L’un d’eux (devenu depuis un Rav très connu et apprécié שליט"א) ayant eu des triplées, avait fait l’acquisition un vespa triporteur AC4T de 1963 utilisé jusque-là par la poste
(petit véhicule jaune à trois roues, doté d’un grand coffre qui s’ouvre par le haut) et mettait ses enfants dans le coffre tels des colis postaux. A cette époque encore, la police et le code de la route étaient plus flexibles, et les Avrekhim étaient voués à la Torah et ne se préoccupaient pas trop des apparences ni de la Gashmiout.]
Quelques années après le décès du
Rav Rottenberg, étant de passage en France vers 1995, j’avais rencontré son fils, le Rav de la synagogue de la rue Pavée,
Rav Mordekhaï Rottenberg שליט"א. J’étais en vélo et lui à pied, il m’avait demandé de lui prêter le vélo pour quelques minutes, avait fait un petit tour et était revenu en disant que c’était une Horaa (un maassé rav) pour montrer et proclamer qu’il était moutar de faire du vélo 😊.
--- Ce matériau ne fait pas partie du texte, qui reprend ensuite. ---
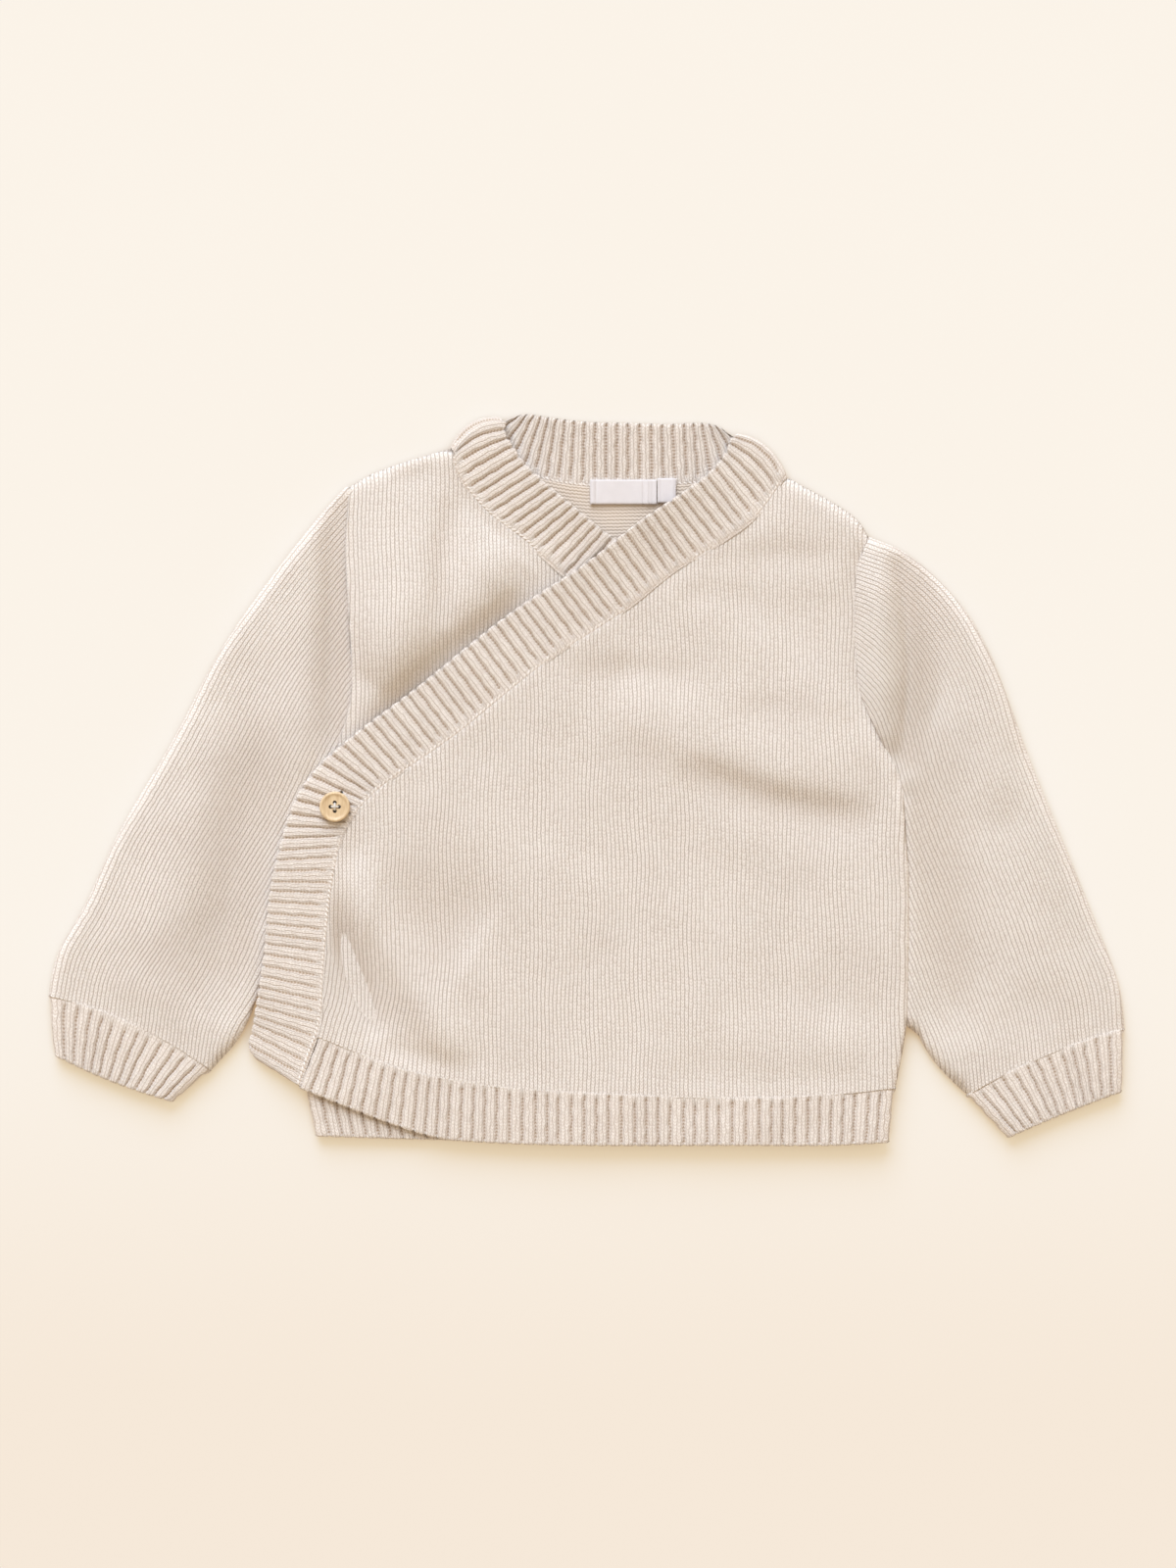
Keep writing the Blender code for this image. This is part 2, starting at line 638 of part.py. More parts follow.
def make_hem(name, rows, level, ends, finish, across):
    """A ribbed hem between its linked edge and its free edge, where it thins a little.

    Ends gives the height of the side seam at the left and right, or None at the band.
    """
    rows = np.array(rows)
    for end, row, hand in zip(ends, (0, -1), (1, -1)):
        if end:
            rows[row, [0, 2]] += hand * RIB / 2
    top, free = along(curve(rows[:, :2]), across), along(curve(rows[:, 2:]), across)
    down = np.array(HEM_STEPS)[:, None, None]
    grid = free + (top - free) * down
    grid = pulled(grid, "top", SEAM / 2)
    seams = []
    for end, side, hand, edge in zip(ends, ("left", "right"), (-1, 1), (0, -1)):
        if end:
            seams.append(seam_line(grid[:, edge], hand, end, SIDE_REACH[side], 1))
        else:
            grid = pulled(grid, side, SEAM / 2)
    middle, outward = settle(grid, level, seams, -1 if name == "hem_back" else 1)
    wall = np.full(grid.shape[:2], RIB)
    wall[0] *= FREE_EDGE
    return cloth(name, middle, outward, wall, finish)


def ring_tube(name, plan, arm_arc, top, wall, finish, folds=None):
    """A flattened tube: plan is a grid from armhole to cuff (rows) and outer to inner edge."""
    outer, inner = plan[:, 0], plan[:, -1]
    half = plan.shape[1]
    gap_outer, _ = nearest(plan, outer)
    gap_inner, _ = nearest(plan, inner)
    edge_gap = np.minimum(gap_outer, gap_inner)
    upper = TUBE_EDGE + (top - TUBE_EDGE) * rounded(edge_gap / TUBE_REACH)
    lower = TUBE_EDGE - (TUBE_EDGE - wall / 2) * rounded(edge_gap / FLOOR_REACH)
    if arm_arc is not None:
        gap_arm, _ = nearest(plan, plan[0])
        rise = softened(gap_arm / ARM_RISE)
        for layer, level in ((upper, ARMHOLE_SEAM), (lower, wall / 2)):
            seam = armhole_height(arm_arc, arm_arc[-1], level)
            layer[:] = seam + (layer - seam) * rise
    if folds:
        upper += fold_relief(plan, folds) * rounded(edge_gap / TUBE_REACH)
    hand = 1 if name.endswith("left") else -1
    hand_outer, hand_inner = sideways(outer, hand), sideways(inner, -hand)
    lean = (np.clip(1 - gap_outer / TURN, 0, 1)[..., None] * hand_outer[:, None]
            + np.clip(1 - gap_inner / TURN, 0, 1)[..., None] * hand_inner[:, None])
    size = np.linalg.norm(lean, axis=-1, keepdims=True)
    lean = lean / np.maximum(size, 1)
    upright = np.sqrt(np.maximum(1 - (lean**2).sum(-1), 0))
    back = slice(half - 2, 0, -1)
    middle = np.concatenate([np.dstack([plan, upper]), np.dstack([plan, lower])[:, back]], axis=1)
    outward = np.concatenate([np.dstack([lean, upright]), np.dstack([lean, -upright])[:, back]], axis=1)
    return cloth(name, middle, outward, wall, finish, tube=True)


def ring_shares():
    """Shares across a tube, closer together at its two edges."""
    angles = np.linspace(0, math.pi, TUBE_SIDES // 2 + 1)
    return (1 - np.cos(angles)) / 2


def make_sleeve(side, finish):
    hand = 1 if side == "left" else -1
    rows = np.array(SLEEVES[side])
    outer = inset(curve(rows[:, :2]), SLEEVE_KNIT / 2, hand)
    inner = inset(curve(rows[:, 2:]), SLEEVE_KNIT / 2, -hand)
    arm = along(armhole(side), ring_shares())
    inner = np.vstack([arm[-UNDERARM:-1], inner])
    arm = along(np.vstack([outer[:1], arm[1:1 - UNDERARM]]), ring_shares())
    seam = chord(outer[-1], inner[-1], CUFF_SEAM_BOW[side] * hand)
    grid = patch(arm, along(seam, ring_shares()),
                 along(outer, bend_shares(outer, SLEEVE_RINGS)),
                 along(inner, bend_shares(inner, SLEEVE_RINGS)))
    grid = kept_off(pulled(grid, "top", SEAM / 2), side)
    arc = lengths(arm)
    name = "sleeve_" + side
    return ring_tube(name, grid, arc, SLEEVE_TOP, SLEEVE_KNIT, finish, FOLDS[name])


def kept_off(grid, side):
    """The sleeve's plan points, those that come too near the body moved out from it."""
    hand = 1 if side == "right" else -1
    up_arm = along(armhole(side)[::-1], 1 - ring_shares()[::-1])
    fence = np.vstack([curve(column(SIDE_ROWS, side))[:-1], up_arm[1:]])
    out = sideways(fence, hand)
    _, at = nearest(grid, fence)
    places = np.arange(len(fence))
    foot, normal = (
        np.stack([np.interp(at, places, line[:, k]) for k in range(2)], -1)
        for line in (fence, out)
    )
    wanted = np.full(grid.shape[:2], ARMHOLE_GAP + SLEEVE_KNIT / 2)
    wanted[0, :-1] = ARMHOLE_GAP
    past = ((grid - foot) * normal).sum(-1)
    return grid + normal * np.maximum(wanted - past, 0)[..., None]


def make_cuff(side, finish):
    hand = 1 if side == "left" else -1
    rows = np.array(CUFFS[side])
    outer = inset(curve(rows[:, :2]), RIB / 2, hand)
    inner = inset(curve(rows[:, 2:]), RIB / 2, -hand)
    seam = chord(outer[0], inner[0], CUFF_SEAM_BOW[side] * hand)
    end = chord(outer[-1], inner[-1], CUFF_END_BOW[side] * hand)
    down = np.linspace(0, 1, CUFF_RINGS)
    grid = patch(along(seam, ring_shares()), along(end, ring_shares()),
                 along(outer, down), along(inner, down))
    grid = pulled(grid, "bottom", SEAM / 2)
    return ring_tube("cuff_" + side, grid, None, CUFF_TOP, RIB, finish)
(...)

A cette époque et encore des années durant, sa sœur, la
Rabanit Kats תליט"א, arpentait les rues de Paris à vélo, suivant en cela la position de
Rav Falk (Oz Vehadar Levousha p.511) qui considère qu’il n’y a pas de problème de Tsniout à ce qu’une femme fasse du vélo en public dans les villes où ça se fait.
(Evidemment, ce Psak n’avait pas droit de cité à Bnei Brak où le vélo était mal vu même pour les hommes. C’est l’un des Psakim de
Rav Falk mis en exergue par ses contempteurs israéliens pour justifier leur condamnation du
Oz Vehadar Levousha. Pourtant,
Rav Falk souligne avec beaucoup de sagesse que tout dépend de l’endroit, qu’en Israël, les Poskim interdisent au-delà de 9 ans, et qu’il sera interdit de déroger à l’habitude locale l’interdisant.)
De nombreux Rabanim israéliens interdisent le vélo aux femmes pour raison de manque de Tsniout. Voyez :
Shout ‘Hayei Halévy (VI, §170,2) [qui interdit le vélo à deux roues, mais autorise s’il y en a 3 ou 4 (rosalie)]. Voir aussi son père dans
Shevet Halévy (X, §26) qui autorise le vélo aux petites filles jusqu’à 9 ans seulement.
Shout Mekor Neéman (II, §835)
Shout Shevet Hakehati (IV, §313)
Rav Zilberstein (‘Hashoukei ‘Hemed Psa’him p.43-44)
Voir aussi
Avnei Yashfé (VI, §118,1) [et Karyana Deïgerta (nouvelle édition, I, §89 à la fin)].
Pour en revenir à votre question, concernant un Talmid ‘Hakham, j’indique encore que
Rav Shmouel Nadel (c’est le fils de
Rav Guedalia Nadel), lorsqu’il venait à Paris, se faisait un plaisir de circuler en vélo ou Vélib, et ce, jusqu’à un âge avancé.
Rav Mazouz lui-même indique
(Assaf Hamazkir p.10) que
R. ‘Haïm Madar se déplaçait en vélo à Djerba, et le Mekoubal
R. Shmouel Darzi en faisait autant en Irak.
Il semblerait donc, là encore, que ce soit une divergence de vue supplémentaire entre Israël et ‘Houts Laarets.
PS: je ne me relis pas, merci d'excuser les fautes.